On September 18, Lindberg filed a motion to dismiss the indictment for failure to state an offense. On September 25, the U.S. Attorney filed an opposition to the motion to dismiss. On October 2, Lindberg filed a reply to the government's opposition to the motion to dismiss. On October 4, The Wall Street Journal carried a lengthy front-page article entitled "Indicted Executive Used Operatives To Spy on Women."

Recent Developments
On October 25, the judge issued an amended scheduling order. It is in the complimentary package offered at the end of this post.

On November 18, Gray filed a motion to dismiss the indictment for failure to state an offense. On December 2, Palermo filed a motion to dismiss the indictment for lack of specificity and for prosecutorial misconduct.

On January 31, 2020, the judge issued an order denying the Lindberg, Gray, and Palermo motions to dismiss the indictment. The order discusses "failure to state an offense," "lack of specificity," and "prosecutorial misconduct." The conclusion of the order reads:
For the foregoing reasons, the Court finds that there is a legally sufficient basis to support defendants' indictment for honest services fraud and federal funds bribery. Moreover, the indictment is sufficiently specific to give the defendants fair notice of the charged offenses. Finally, the defendants have failed to demonstrate prosecutorial misconduct warranting dismissal. Accordingly, the defendants' Motions to Dismiss the Indictment are denied.
The full order is in the complimentary package offered at the end of this post. On February 3, The Wall Street Journal carried another article about the Lindberg case.
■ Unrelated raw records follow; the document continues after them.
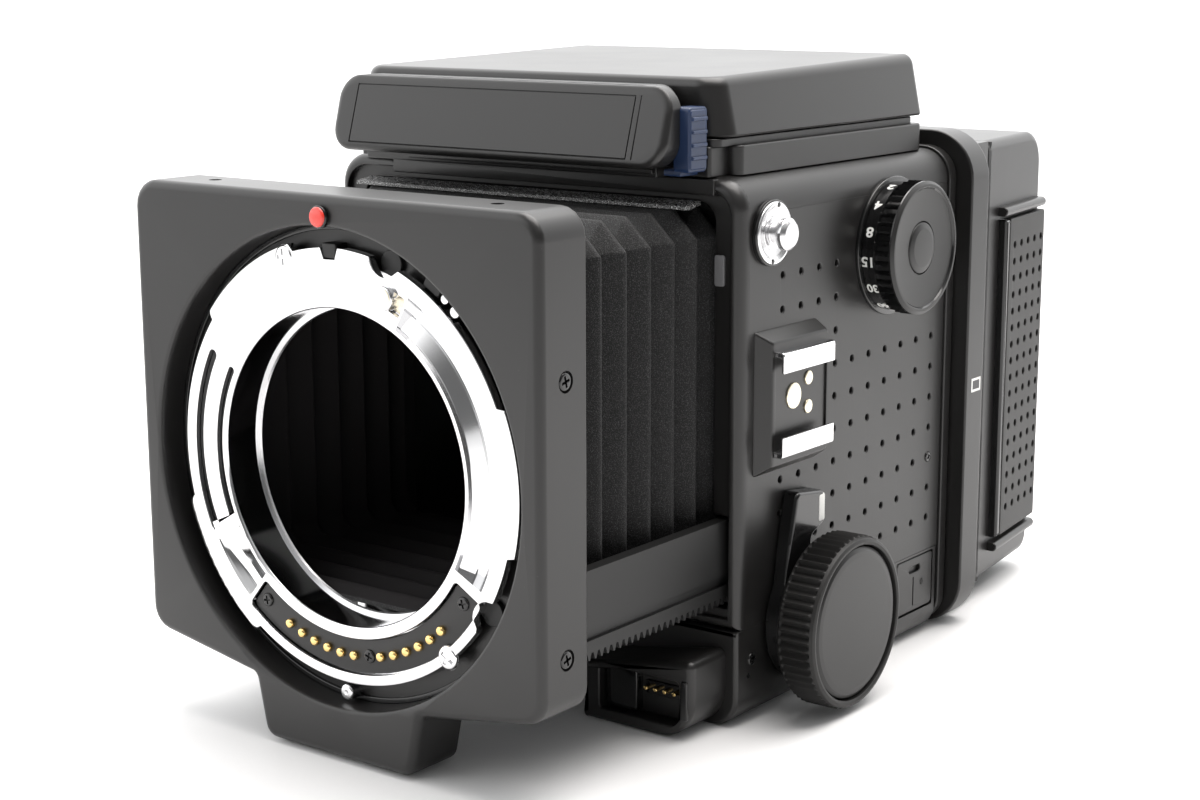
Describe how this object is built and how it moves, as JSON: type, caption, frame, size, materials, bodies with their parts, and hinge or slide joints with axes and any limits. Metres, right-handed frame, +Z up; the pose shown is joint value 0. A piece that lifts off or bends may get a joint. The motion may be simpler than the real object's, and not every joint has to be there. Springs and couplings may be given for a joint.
{
  "type": "medium format film camera",
  "caption": "Bellows-focusing medium format SLR body with chrome bayonet, folding waist-level finder, revolving roll-film back, focus knobs, shutter dial and accessory shoe, without lens.",
  "frame": {"origin": "centre of the tripod socket's mouth, in the plane that the camera stands on", "axes": "+Z up, +Y from the lens mount to the film back along the optical axis, +X to the operator's left (the viewer's right when facing the mount)"},
  "size_m": [0.132, 0.2059, 0.1296],
  "materials": {
    "body_plastic": "satin, fine grain",
    "body_casting": "black painted casting",
    "back_metal": "satin black",
    "bright_chrome": "polished",
    "steel": "brushed",
    "black_plastic": "satin",
    "black_rubber": "ribbed",
    "gold": "gold plated",
    "bellows_cloth": "grained leatherette",
    "red_mark": "gloss",
    "blue_plastic": "satin",
    "plate": "satin, bare",
    "black_metal": "matt black",
    "mirror_face": "silvered",
    "ground_glass": "ground",
    "lens_glass": "polished"
  },
  "bodies": {
    "body": {"front_frame": "body_plastic", "body_shell": "body_casting", "side_cover_left": "body_plastic", "side_cover_right": "body_plastic", "back_flange": "body_plastic", "base": "body_plastic", "port_lobe": "body_plastic", "release_lobe": "body_plastic", "battery_holder": "body_plastic", "tripod_bush": "steel", "cable_pins": "gold", "bellows": "bellows_cloth", "strap_lug_left": "bright_chrome", "strap_lug_right": "bright_chrome", "dial_base": "black_plastic", "shoe_plinth": "black_plastic", "shoe_rail_upper": "bright_chrome", "shoe_rail_lower": "bright_chrome", "shoe_contacts": "gold", "focusing_screen": "ground_glass", "finder_base": "body_plastic", "name_block": "body_plastic", "bare_plate": "plate"},
    "front": {"front_standard": "body_plastic", "mount_ring": "bright_chrome", "contact_block": "black_plastic", "contact_pins": "gold", "index_dot": "red_mark", "lens_lock_pin": "bright_chrome", "rail_left": "steel", "rail_right": "steel"},
    "focus_drive": {"focus_shaft": "steel", "knob_left": "black_rubber", "knob_right": "black_rubber", "knob_face_left": "black_plastic", "knob_face_right": "black_plastic"},
    "focus_lock": {"lock_lever": "black_plastic"},
    "dial": {"shutter_dial": "black_plastic", "dial_cap": "black_plastic"},
    "cocking": {"cocking_lever": "black_plastic"},
    "collar": {"release_collar": "black_plastic"},
    "button": {"release_button": "bright_chrome"},
    "mirror": {"mirror_carrier": "black_metal", "mirror_glass": "mirror_face"},
    "battery_door": {"battery_cover": "black_plastic"},
    "lid": {"finder_lid": "body_plastic"},
    "flap_left": {"hood_left": "black_metal"},
    "flap_right": {"hood_right": "black_metal"},
    "flap_back": {"hood_back": "black_metal"},
    "loupe": {"magnifier": "black_plastic", "magnifier_lens": "lens_glass"},
    "latch": {"finder_latch": "blue_plastic"},
    "back": {"revolving_adapter": "back_metal", "magazine_frame": "back_metal", "film_insert": "back_metal"},
    "film_door": {"magazine_cover": "body_plastic", "grip_panel": "black_rubber"},
    "spool": {"take_up_spool": "black_plastic"},
    "slide": {"dark_slide": "steel"}
  },
  "joints": [
    {"name": "focus_slide", "type": "slide", "parent": "body", "child": "front", "axis": [0, 1, 0], "range_m": [0, 0.0455], "deforming": ["bellows"]},
    {"name": "focus_turn", "type": "hinge", "parent": "body", "child": "focus_drive", "pos_m": [0, -0.0178, 0.019], "axis": [-1, 0, 0], "range_deg": [0, 378]},
    {"name": "focus_lock", "type": "hinge", "parent": "body", "child": "focus_lock", "pos_m": [0.0544, -0.0178, 0.019], "axis": [-1, 0, 0], "range_deg": [0, 30]},
    {"name": "shutter_dial", "type": "hinge", "parent": "body", "child": "dial", "pos_m": [0.0529, 0.0165, 0.0906], "axis": [1, 0, 0], "range_deg": [-160, 160]},
    {"name": "cocking_stroke", "type": "hinge", "parent": "body", "child": "cocking", "pos_m": [-0.056, 0.012, 0.078], "axis": [-1, 0, 0], "range_deg": [0, 120]},
    {"name": "release_lock", "type": "hinge", "parent": "body", "child": "collar", "pos_m": [-0.036, -0.0525, 0.0072], "axis": [0, 1, 0], "range_deg": [0, 60]},
    {"name": "shutter_release", "type": "slide", "parent": "body", "child": "button", "axis": [0, 1, 0], "range_m": [0, 0.002], "stiffness_N_per_m": 300, "springref_m": -0.002},
    {"name": "mirror_swing", "type": "hinge", "parent": "body", "child": "mirror", "pos_m": [0, 0.036, 0.095], "axis": [-1, 0, 0], "range_deg": [0, 45]},
    {"name": "battery_door", "type": "hinge", "parent": "body", "child": "battery_door", "pos_m": [0.0508, 0.031, 0.0082], "axis": [0, 1, 0], "range_deg": [0, 95]},
    {"name": "finder_lid", "type": "hinge", "parent": "body", "child": "lid", "pos_m": [0, -0.0386, 0.126], "axis": [1, 0, 0], "range_deg": [0, 90]},
    {"name": "hood_left", "type": "hinge", "parent": "body", "child": "flap_left", "pos_m": [0.0349, 0, 0.118], "axis": [0, 1, 0], "range_deg": [0, 90]},
    {"name": "hood_right", "type": "hinge", "parent": "body", "child": "flap_right", "pos_m": [-0.0349, 0, 0.118], "axis": [0, -1, 0], "range_deg": [0, 90]},
    {"name": "hood_back", "type": "hinge", "parent": "body", "child": "flap_back", "pos_m": [0, 0.0342, 0.118], "axis": [-1, 0, 0], "range_deg": [0, 90]},
    {"name": "magnifier_swing", "type": "hinge", "parent": "lid", "child": "loupe", "pos_m": [0, -0.0146, 0.1239], "axis": [-1, 0, 0], "range_deg": [0, 90]},
    {"name": "finder_latch", "type": "slide", "parent": "body", "child": "latch", "axis": [-1, 0, 0], "range_m": [0, 0.002], "stiffness_N_per_m": 200, "springref_m": -0.002},
    {"name": "back_rotation", "type": "hinge", "parent": "body", "child": "back", "pos_m": [0, 0.0413, 0.0565], "axis": [0, 1, 0], "range_deg": [0, 90]},
    {"name": "dark_slide", "type": "slide", "parent": "back", "child": "slide", "axis": [-1, 0, 0], "range_m": [0, 0.082]},
    {"name": "magazine_door", "type": "hinge", "parent": "back", "child": "film_door", "pos_m": [-0.0497, 0.06615, 0.0565], "axis": [0, 0, 1], "range_deg": [0, 100]},
    {"name": "take_up", "type": "hinge", "parent": "back", "child": "spool", "pos_m": [0, 0.08, 0.092], "axis": [1, 0, 0], "range_deg": [0, 405]}
  ],
  "couplings": [
    {"joint": "focus_turn", "follows": "focus_slide", "rad_per_m": 144.93},
    {"joint": "hood_left", "follows": "finder_lid", "ratio": 1},
    {"joint": "hood_right", "follows": "finder_lid", "ratio": 1},
    {"joint": "hood_back", "follows": "finder_lid", "ratio": 1},
    {"joint": "magnifier_swing", "follows": "finder_lid", "ratio": 1},
    {"joint": "take_up", "follows": "cocking_stroke", "ratio": 3}
  ]
}
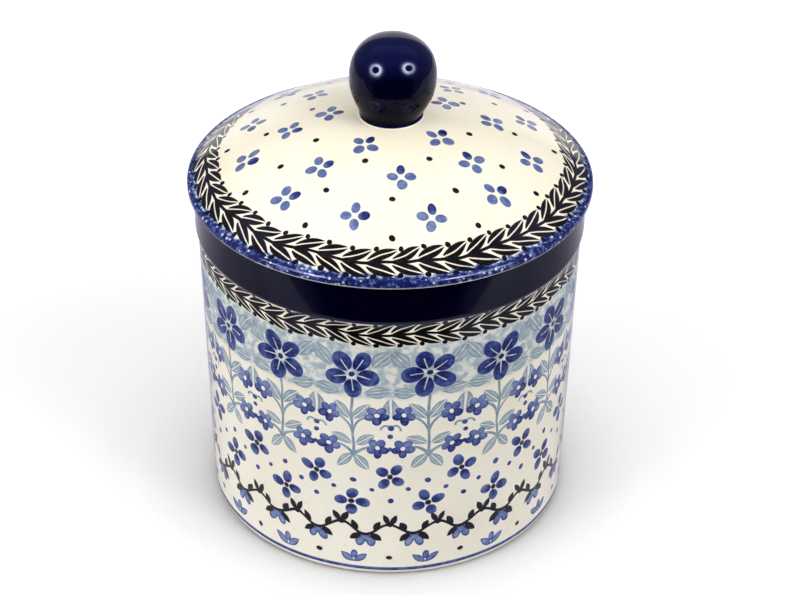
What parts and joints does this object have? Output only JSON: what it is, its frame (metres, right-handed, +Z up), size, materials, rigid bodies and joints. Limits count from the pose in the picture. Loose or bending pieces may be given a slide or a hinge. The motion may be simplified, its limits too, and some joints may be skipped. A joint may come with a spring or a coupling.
{
  "type": "lidded jar",
  "caption": "Straight-sided glazed stoneware kitchen jar with a swelling collar, foot ring, domed lift-off lid with locating flange and ball knob.",
  "frame": {"origin": "centre of the foot ring, on the surface that the jar stands on", "axes": "+Z up along the turning axis from the foot to the knob; X and Y are alike, because every piece is turned"},
  "size_m": [0.1356, 0.1356, 0.1731],
  "materials": {
    "jar_glaze": "clear glossy glaze over cream stoneware with blue and brown-black folk flowers, deep navy glaze on the collar",
    "lid_glaze": "clear glossy glaze over cream stoneware with small blue sprigs and dots, dark leaf border and sponged blue edge",
    "knob_glaze": "glossy deep navy glaze"
  },
  "bodies": {
    "jar": {"jar_body": "jar_glaze"},
    "lid": {"lid_dome": "lid_glaze", "lid_knob": "knob_glaze"}
  },
  "joints": [
    {"name": "lid_lift", "type": "slide", "parent": "jar", "child": "lid", "axis": [0, 0, 1], "range_m": [0, 0.09]}
  ]
}
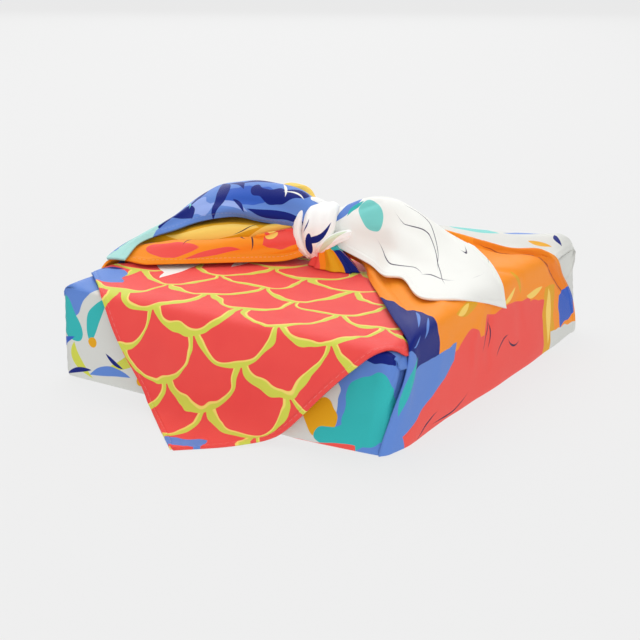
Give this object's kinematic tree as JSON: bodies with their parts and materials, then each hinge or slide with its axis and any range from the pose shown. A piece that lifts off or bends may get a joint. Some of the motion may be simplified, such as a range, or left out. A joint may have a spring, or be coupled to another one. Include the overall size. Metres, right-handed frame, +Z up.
{
  "type": "furoshiki wrap",
  "caption": "Square printed cloth wrapped round a flat box, its sides gathered to a knot on top with two free tails, and a pointed flap down the front.",
  "frame": {"origin": "middle of the flat underside, on the surface it stands on", "axes": "+Z up, +Y from the front flap to the back along the longest side, +X to the right"},
  "size_m": [0.2205, 0.2913, 0.0983],
  "materials": {
    "cloth": "printed, smooth plain weave with a slight satin sheen"
  },
  "bodies": {
    "root": {"furoshiki": "cloth"}
  },
  "joints": []
}
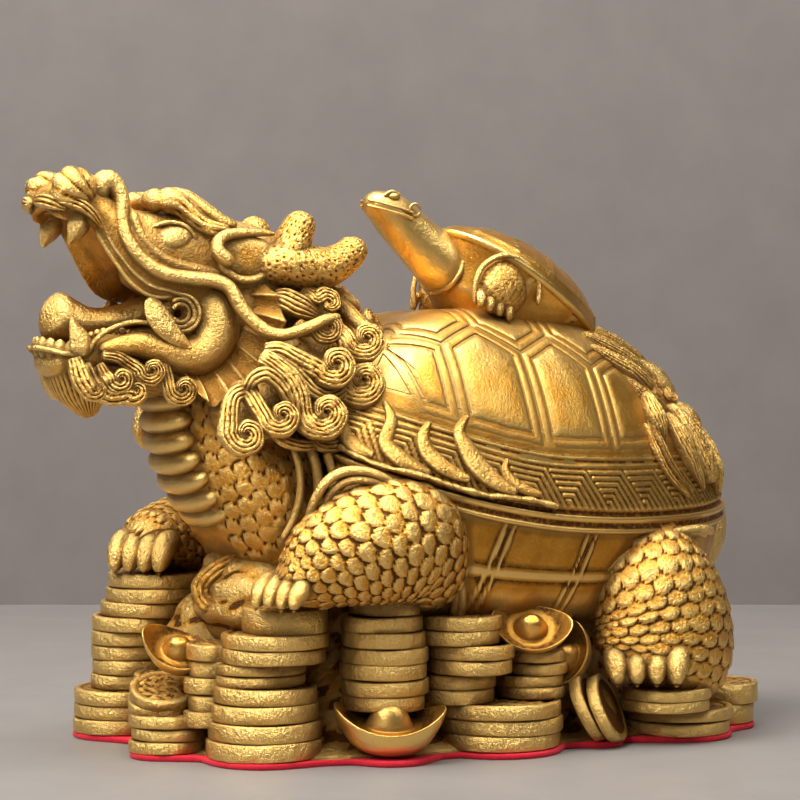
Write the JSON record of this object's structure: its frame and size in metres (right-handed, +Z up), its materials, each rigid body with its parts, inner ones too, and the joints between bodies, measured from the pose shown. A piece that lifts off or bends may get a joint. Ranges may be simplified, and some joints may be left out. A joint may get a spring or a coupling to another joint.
{
  "type": "dragon turtle figure",
  "caption": "Cast figure of a horned, dragon-headed turtle with a small turtle on its shell, standing on heaped coins and boat-shaped ingots over a thin felt pad.",
  "frame": {"origin": "on the underside of the felt pad, on the turtle's middle plane and in the middle of the figure's length", "axes": "+X to the turtle's left, -Y the way the turtle faces, +Z up"},
  "size_m": [0.102, 0.1954, 0.1415],
  "materials": {
    "cast_brass": "satin cast brass with fine sandy grain and dark brown patina in the hollows",
    "red_felt": "dense red felt"
  },
  "bodies": {
    "root": {"figure": "cast_brass", "felt_pad": "red_felt"}
  },
  "joints": []
}
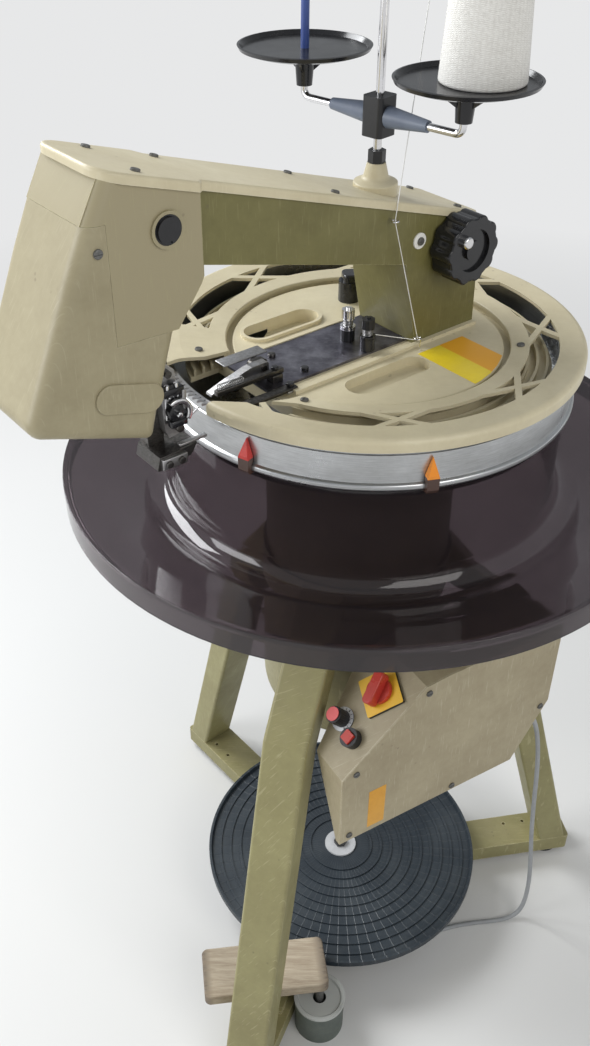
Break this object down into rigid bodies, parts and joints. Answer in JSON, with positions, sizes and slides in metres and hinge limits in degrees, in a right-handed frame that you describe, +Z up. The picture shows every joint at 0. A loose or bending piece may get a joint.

The article is entitled "Lindberg Trial Set to Proceed." The trial is set to begin on February 18.

General Observations
Lobbying of state insurance regulators by representatives of the insurance business is common. However, detailed allegations of attempted bribery are rare. For that reason, I think this case is important for persons interested in insurance regulation. I plan to report significant developments.

Available Material
The complimentary packages offered in Nos. 309, 320, and 338 are still available. Now I am offering another complimentary 22-page PDF consisting of the judge's amended scheduling order (6 pages) and the judge's order denying the defendants' motions to dismiss the indictment (16 pages). Email jmbelth@gmail.com and ask for the February 2020 package about Lindberg.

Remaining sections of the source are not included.